I was feeling the beer and remembered I hadn’t yet called my mom. She always taught me that honest, self-deprecating humor is key to a good life transition – and I was experiencing a big one! She also taught me that SHE is the one who brought me into this life and so SHE could take me out of it. Because I’m not quite ready to transition from either – this life or Kenya – I gave her a call. We laughed and she made fun of me and I made fun of her and then we got to the heart of the matter: my sadness about my current transition. She challenged me to think of this chapter’s end as just the beginning for Nuru Kenya and our farmers. The end of my team’s time in Kenya was – by deliberate design – always the plan. And this made perfect sense! Good (life-threatening and funny) mothers always do…

I woke up today feeling good. Dehydrated, but good. Because my past decade has included major transitions – including leaving the Marine Corps after 7 years of active duty service and joining Nuru International as Team Leader in Kenya – I’ve found it’s imperative to reflect on what has happened in order to transition well; and so I sat down to write one last reflection as Team Leader. Life is, afterall, a patchwork of interesting stories marked by transitions that can be meaningful if we simply give “the end” the attention needed for our next beginning. In that spirit, here are a few of my life lessons:

  1. Take more pictures. Savor more moments.
  2. Hold on tight and grow meaningful connections.
  3. Take risks. Seriously. Take more risks.
  4. When you’re tired and want to go to sleep…drink more coffee and get it done.
  5. Call your mom. Tell your dad you love him. And, tell your mom you love her too.
  6. Don’t be ashamed of your past. Be you.
  7. Read the greats. Read a lot.
  8. Talk long walks.
  9. Keep your house clean.
  10. Fall in love.
  11. Get up early. Work hard. Don’t complain. Be nice to people. Repeat.
  12. The sounds of rain on a tin roof is the perfect prelude to a great nap.
  13. Grief changes shape, but never ends.
  14. Sometimes…do the wrong thing for the right reason.
  15. Make a plan. Adapt it. Execute. Revise that plan. Execute.
  16. Learn the language of the people you work with.
  17. Always have a joke ready. Tell it often.
  18. Listen to music and sing along loudly.
  19. Build controls that keep honest people honest. Trust but verify.
  20. Believe in something bigger than yourself.
  21. Know the difference between sympathy and empathy.
  22. Know what you believe in. Have a personal vision statement.
  23. Character is a muscle. It’s gotta be exercised to grow.
  24. Be a problem solver. Hire people that solve problems. Scale those solutions.
  25. Manage with compassion.
  26. Listen to the advice of your team.
  27. As a leader, be ruthlessly enthusiastic and supportive of those you lead. Love them.
  28. The end-state of good leadership is strategic influence which enables action and results in positive impact. Period.
  29. Believe in your cause. Remain in relentless pursuit.
  30. The most important gift we can give each other is to recognize our search for meaning.
  31. Don’t be afraid of the transition, no matter how hard. It’s just the beginning…

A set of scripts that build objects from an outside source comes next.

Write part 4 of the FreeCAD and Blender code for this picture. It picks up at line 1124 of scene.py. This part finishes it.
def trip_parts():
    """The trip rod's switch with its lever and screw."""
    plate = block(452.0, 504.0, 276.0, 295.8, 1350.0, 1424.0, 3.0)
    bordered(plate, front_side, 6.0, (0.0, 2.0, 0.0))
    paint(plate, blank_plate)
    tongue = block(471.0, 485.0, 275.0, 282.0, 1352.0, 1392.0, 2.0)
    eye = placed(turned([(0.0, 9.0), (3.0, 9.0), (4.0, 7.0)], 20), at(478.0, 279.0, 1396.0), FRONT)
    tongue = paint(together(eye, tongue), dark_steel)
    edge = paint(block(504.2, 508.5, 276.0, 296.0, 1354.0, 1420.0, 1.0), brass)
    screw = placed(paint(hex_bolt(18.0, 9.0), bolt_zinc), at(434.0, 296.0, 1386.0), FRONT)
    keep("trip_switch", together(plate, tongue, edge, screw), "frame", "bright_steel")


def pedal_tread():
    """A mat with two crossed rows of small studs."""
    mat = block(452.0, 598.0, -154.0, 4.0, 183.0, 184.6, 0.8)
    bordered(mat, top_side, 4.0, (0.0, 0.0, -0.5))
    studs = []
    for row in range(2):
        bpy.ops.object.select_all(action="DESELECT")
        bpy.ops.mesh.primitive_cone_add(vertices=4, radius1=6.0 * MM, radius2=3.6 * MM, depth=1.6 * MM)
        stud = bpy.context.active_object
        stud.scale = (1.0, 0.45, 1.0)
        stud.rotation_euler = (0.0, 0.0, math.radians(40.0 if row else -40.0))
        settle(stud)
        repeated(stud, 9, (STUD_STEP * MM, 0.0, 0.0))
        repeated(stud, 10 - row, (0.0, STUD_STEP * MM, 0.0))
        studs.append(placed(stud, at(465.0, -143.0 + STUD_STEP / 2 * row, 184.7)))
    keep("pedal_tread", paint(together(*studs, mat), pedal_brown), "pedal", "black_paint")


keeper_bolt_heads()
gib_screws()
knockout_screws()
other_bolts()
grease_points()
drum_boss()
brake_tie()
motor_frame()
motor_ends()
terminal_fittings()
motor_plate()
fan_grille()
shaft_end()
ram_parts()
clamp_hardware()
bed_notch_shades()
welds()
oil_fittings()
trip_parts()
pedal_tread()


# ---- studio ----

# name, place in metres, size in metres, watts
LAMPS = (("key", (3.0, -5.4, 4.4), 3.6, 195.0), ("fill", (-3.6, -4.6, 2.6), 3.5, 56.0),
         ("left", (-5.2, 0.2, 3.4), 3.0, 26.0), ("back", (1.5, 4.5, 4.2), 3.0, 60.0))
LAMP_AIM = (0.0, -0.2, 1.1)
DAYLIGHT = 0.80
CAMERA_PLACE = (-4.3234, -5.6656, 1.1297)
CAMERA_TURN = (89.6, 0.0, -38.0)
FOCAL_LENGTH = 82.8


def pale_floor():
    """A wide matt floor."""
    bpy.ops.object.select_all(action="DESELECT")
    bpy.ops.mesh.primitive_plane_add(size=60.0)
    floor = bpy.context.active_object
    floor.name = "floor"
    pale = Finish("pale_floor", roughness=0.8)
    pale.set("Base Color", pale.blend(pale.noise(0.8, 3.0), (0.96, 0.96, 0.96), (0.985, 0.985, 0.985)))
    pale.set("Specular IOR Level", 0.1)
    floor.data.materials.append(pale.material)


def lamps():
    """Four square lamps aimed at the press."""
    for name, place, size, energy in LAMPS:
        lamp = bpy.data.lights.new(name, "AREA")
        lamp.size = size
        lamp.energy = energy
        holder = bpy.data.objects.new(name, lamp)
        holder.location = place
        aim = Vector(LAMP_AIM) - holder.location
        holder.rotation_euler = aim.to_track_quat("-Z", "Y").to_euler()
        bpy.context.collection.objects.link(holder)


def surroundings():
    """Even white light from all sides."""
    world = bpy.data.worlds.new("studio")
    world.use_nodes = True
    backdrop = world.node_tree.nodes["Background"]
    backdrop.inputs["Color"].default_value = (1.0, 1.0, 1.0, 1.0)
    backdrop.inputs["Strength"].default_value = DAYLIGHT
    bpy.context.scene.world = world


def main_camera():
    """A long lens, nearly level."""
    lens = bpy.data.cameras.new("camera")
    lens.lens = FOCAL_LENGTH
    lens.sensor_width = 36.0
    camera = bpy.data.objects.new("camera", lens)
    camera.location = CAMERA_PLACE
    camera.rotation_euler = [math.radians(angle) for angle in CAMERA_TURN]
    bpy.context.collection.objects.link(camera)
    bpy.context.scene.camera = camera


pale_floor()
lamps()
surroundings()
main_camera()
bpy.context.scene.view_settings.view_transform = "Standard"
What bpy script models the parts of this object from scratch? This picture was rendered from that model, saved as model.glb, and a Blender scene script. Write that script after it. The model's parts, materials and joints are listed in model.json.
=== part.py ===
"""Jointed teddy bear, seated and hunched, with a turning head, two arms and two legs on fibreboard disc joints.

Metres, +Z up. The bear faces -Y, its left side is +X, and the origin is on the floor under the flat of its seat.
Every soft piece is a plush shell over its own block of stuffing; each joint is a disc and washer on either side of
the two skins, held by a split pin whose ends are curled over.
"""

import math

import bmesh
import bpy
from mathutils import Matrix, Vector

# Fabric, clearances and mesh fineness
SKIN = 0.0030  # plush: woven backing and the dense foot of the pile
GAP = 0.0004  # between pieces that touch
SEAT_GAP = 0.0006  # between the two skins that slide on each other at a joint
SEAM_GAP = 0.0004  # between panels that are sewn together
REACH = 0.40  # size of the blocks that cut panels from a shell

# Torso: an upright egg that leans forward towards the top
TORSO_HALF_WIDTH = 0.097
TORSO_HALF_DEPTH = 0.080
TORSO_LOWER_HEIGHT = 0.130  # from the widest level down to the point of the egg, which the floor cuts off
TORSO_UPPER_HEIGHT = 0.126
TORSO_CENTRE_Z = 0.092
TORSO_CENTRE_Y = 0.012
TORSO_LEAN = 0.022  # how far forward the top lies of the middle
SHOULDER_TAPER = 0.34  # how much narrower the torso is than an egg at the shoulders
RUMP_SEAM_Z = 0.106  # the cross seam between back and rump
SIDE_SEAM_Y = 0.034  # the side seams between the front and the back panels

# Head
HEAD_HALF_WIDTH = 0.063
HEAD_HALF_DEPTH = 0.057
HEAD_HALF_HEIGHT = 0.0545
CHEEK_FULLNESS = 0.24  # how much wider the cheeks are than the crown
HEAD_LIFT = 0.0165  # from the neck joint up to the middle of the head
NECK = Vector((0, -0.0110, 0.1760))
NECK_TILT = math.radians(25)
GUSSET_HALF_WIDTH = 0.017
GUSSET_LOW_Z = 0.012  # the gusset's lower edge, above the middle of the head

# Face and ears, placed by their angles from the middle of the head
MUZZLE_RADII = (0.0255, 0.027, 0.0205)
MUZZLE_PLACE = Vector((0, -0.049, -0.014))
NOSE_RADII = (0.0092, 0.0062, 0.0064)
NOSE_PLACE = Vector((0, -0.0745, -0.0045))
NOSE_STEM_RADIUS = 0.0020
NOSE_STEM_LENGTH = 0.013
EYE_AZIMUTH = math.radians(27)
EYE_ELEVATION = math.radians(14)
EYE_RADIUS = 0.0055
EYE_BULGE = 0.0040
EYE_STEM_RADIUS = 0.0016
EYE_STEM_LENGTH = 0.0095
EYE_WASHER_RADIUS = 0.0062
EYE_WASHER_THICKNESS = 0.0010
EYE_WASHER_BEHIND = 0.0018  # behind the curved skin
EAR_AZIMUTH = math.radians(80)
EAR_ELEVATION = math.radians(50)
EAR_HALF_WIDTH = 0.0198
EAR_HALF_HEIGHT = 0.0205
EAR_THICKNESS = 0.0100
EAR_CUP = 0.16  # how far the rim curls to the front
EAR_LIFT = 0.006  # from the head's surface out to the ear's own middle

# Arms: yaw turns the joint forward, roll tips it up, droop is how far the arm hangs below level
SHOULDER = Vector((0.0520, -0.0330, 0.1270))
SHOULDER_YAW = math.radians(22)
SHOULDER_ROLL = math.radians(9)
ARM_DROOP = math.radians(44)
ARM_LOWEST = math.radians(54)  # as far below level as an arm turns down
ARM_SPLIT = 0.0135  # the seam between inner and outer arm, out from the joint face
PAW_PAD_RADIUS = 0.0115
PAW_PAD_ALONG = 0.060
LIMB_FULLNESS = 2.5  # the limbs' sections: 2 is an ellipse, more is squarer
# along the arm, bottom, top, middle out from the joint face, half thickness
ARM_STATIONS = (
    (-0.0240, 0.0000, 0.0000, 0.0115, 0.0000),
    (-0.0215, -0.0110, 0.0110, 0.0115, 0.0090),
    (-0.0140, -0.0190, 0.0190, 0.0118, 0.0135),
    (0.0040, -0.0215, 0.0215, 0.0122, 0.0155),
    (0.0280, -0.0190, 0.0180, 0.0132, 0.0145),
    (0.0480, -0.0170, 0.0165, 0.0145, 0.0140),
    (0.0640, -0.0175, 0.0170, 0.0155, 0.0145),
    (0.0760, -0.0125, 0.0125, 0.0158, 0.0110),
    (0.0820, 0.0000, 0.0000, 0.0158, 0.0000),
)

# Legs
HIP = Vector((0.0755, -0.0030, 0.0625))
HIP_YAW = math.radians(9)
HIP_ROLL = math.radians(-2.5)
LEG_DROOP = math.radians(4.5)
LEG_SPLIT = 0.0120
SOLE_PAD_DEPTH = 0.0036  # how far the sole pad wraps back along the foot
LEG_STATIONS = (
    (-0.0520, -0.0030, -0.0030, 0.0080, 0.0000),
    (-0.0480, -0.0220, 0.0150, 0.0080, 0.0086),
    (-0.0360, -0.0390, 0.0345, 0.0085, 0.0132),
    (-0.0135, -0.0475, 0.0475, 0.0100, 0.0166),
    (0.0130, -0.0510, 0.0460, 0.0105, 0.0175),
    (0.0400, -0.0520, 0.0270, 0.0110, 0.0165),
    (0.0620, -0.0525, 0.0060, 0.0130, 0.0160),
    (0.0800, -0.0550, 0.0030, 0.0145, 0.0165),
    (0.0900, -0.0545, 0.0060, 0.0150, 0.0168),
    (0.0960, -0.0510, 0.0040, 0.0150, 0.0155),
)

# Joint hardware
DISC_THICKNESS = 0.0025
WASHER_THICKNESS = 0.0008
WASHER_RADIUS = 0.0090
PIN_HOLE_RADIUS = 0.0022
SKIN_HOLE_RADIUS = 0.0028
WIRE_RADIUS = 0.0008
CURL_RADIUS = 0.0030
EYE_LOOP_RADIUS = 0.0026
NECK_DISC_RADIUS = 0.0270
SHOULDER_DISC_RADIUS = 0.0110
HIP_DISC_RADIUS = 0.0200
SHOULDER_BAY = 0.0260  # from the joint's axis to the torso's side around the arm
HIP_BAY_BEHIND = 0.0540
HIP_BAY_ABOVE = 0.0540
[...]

These past two years have been the most enriching, challenging, humbling, rewarding, exhausting, captivating, exhilarating, just plain difficult and meaningful time of my life. I give sincerest thanks to Nuru staff past and present who have served on Foundation Teams, who likely feel this same way. As we expats leave, we are confident that the Nuru Kenya team will scale impact in a greater way than we ever could and in this way my heart feels light.

Somewhere between the complexity of a galaxy’s stars and the simplicity of a mother’s love, I discovered this truth:

Just because the universe is cold, dark, unforgiving and ambivalent, doesn’t mean WE need to be. And in that lesson is a simple call to action: do one small thing each day to make someone in your life – or a stranger not at all in your life – smile, breathe easy, laugh, feel protected or feel like they matter. Life can be as dark and hopeless for a human soul in San Diego as it can be in rural Kenya. Life’s meaning is derived from truly caring for your fellow human being. And so:

DO SOMETHING GOOD FOR SOMEONE ELSE.

Also, stare at the stars…and listen to your mother.